The Pittsburgh Steelers, New York Jets, and Chicago Bears have all started to offer VR experiences to their fans. All of them are positioning themselves for a time when the technology has come far enough that it can be an incremental revenue driver– effectively catering to a younger, tech- and experience-hungry audience that may choose to watch sports in new, personalized and immersive ways.
The Golden State Warriors reportedly used a customized VR experience to entice Kevin Durant during free agency, giving him an inside look inside the huddle, the locker room atmosphere, and the practice dynamic.
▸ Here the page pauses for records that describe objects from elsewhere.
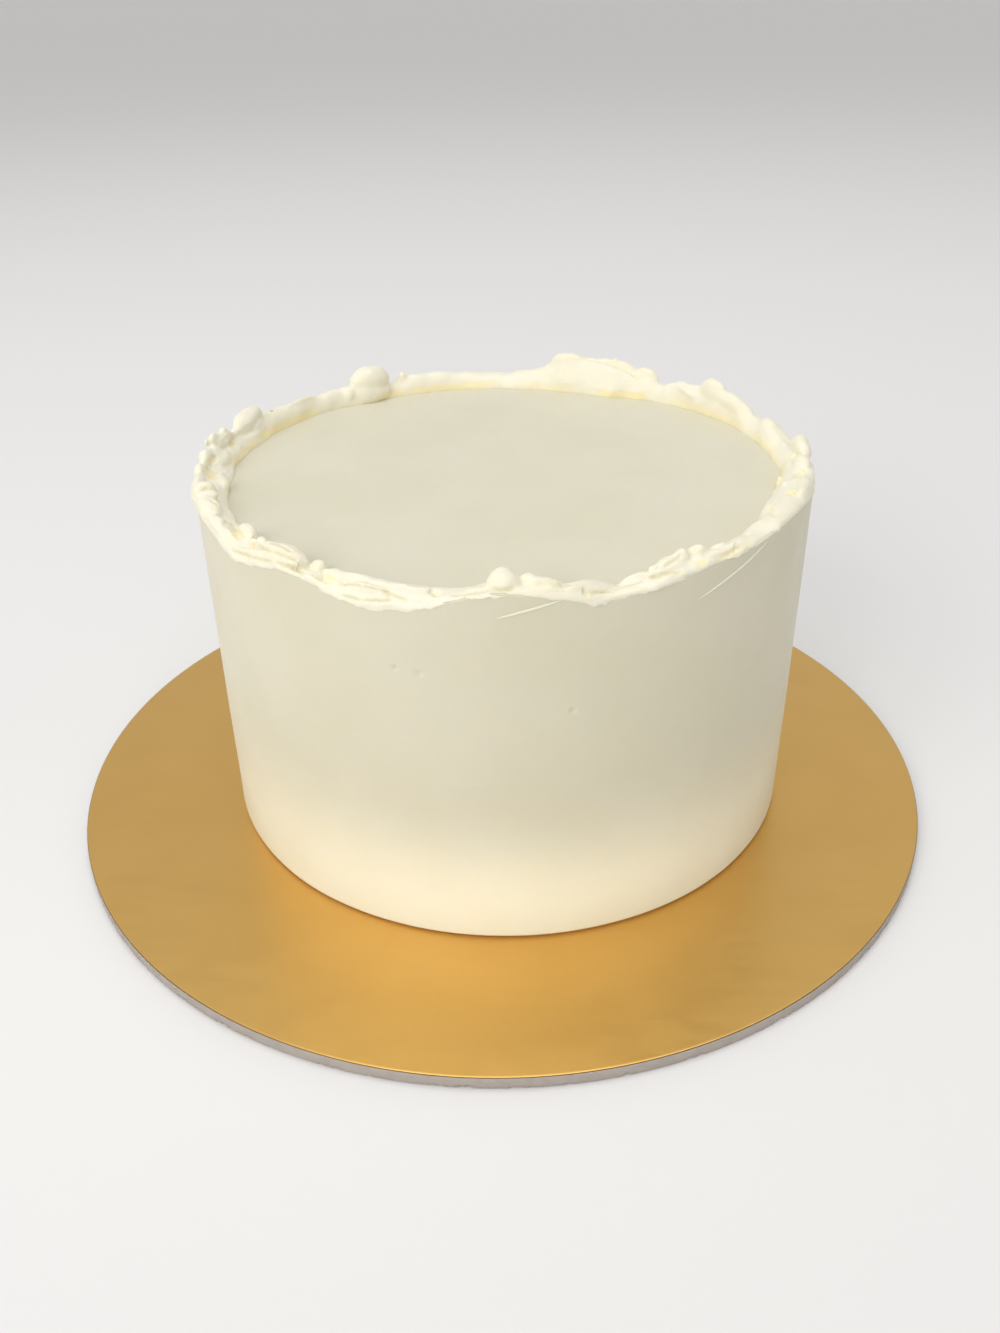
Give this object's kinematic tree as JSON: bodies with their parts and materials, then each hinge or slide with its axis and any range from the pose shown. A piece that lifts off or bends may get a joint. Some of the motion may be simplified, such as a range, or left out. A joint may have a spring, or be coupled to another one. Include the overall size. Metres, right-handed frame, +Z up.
{
  "type": "buttercream cake on board",
  "caption": "Plain round single-tier cake iced in ivory buttercream, with a ragged raised rim round a recessed flat top, on a round gold-faced board.",
  "frame": {"origin": "middle of the board's underside, on the surface that it stands on", "axes": "+Z up through the board; -Y towards the viewer of the picture; +X to the viewer's right. The cake stands 2.46 mm towards +X of the board's middle"},
  "size_m": [0.3048, 0.3048, 0.1325],
  "materials": {
    "buttercream": "smooth scraped buttercream, soft sheen",
    "gold_foil": "satin metallic foil on card",
    "white_hardboard": "matt white-painted hardboard edge"
  },
  "bodies": {
    "root": {"cake": "buttercream", "board_foil": "gold_foil", "board_core": "white_hardboard"}
  },
  "joints": []
}
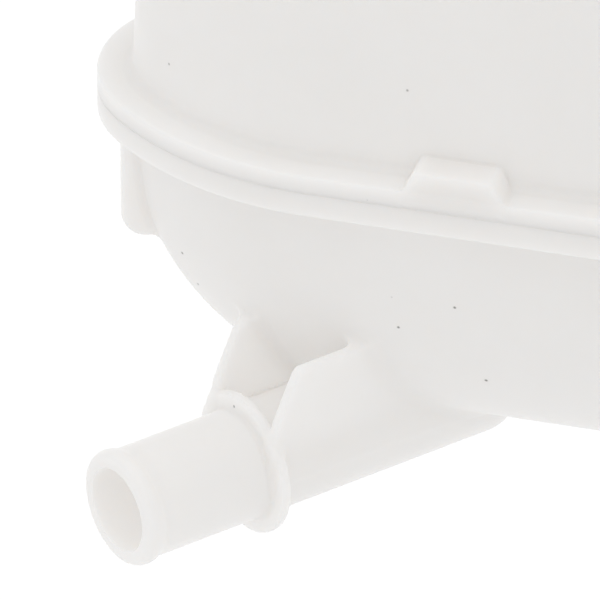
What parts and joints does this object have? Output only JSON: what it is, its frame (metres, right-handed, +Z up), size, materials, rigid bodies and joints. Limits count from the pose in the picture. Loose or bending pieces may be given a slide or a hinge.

This could easily translate as a fan experience.
These forays into VR, as with streaming on social media, are experiments that leagues don’t yet need to profit from. (The NBA will take in $2.66 billion dollars a year from ESPN and Turner for its TV rights, through the 2024-25 season.) They are simply looking to see what works, and can figure out how to monetize down the line.
If not you’re not into the fully immersive, then imagine something akin to the way Microsoft HoloLens imagines the future of watching football, where the broadcast is augmented by interactive digital content, like stats, player bios, and instant replays, floating around your living room.
Or think of Spanish startup FirstV1sion’s POV wearable cameras embedded in players’ jerseys, which have already been tested by players from Cordoba CF, a Spanish La Liga soccer team. This technology potentially points to a broadcast experience where you could toggle between perspectives of your favorite players in real-time throughout the game.
With the old model of the sports media business, and millions of advertising dollars hanging in the balance, leagues, networks, and new entrants in the space will continue to experiment, and technology will continue to play a major role in how things shake out.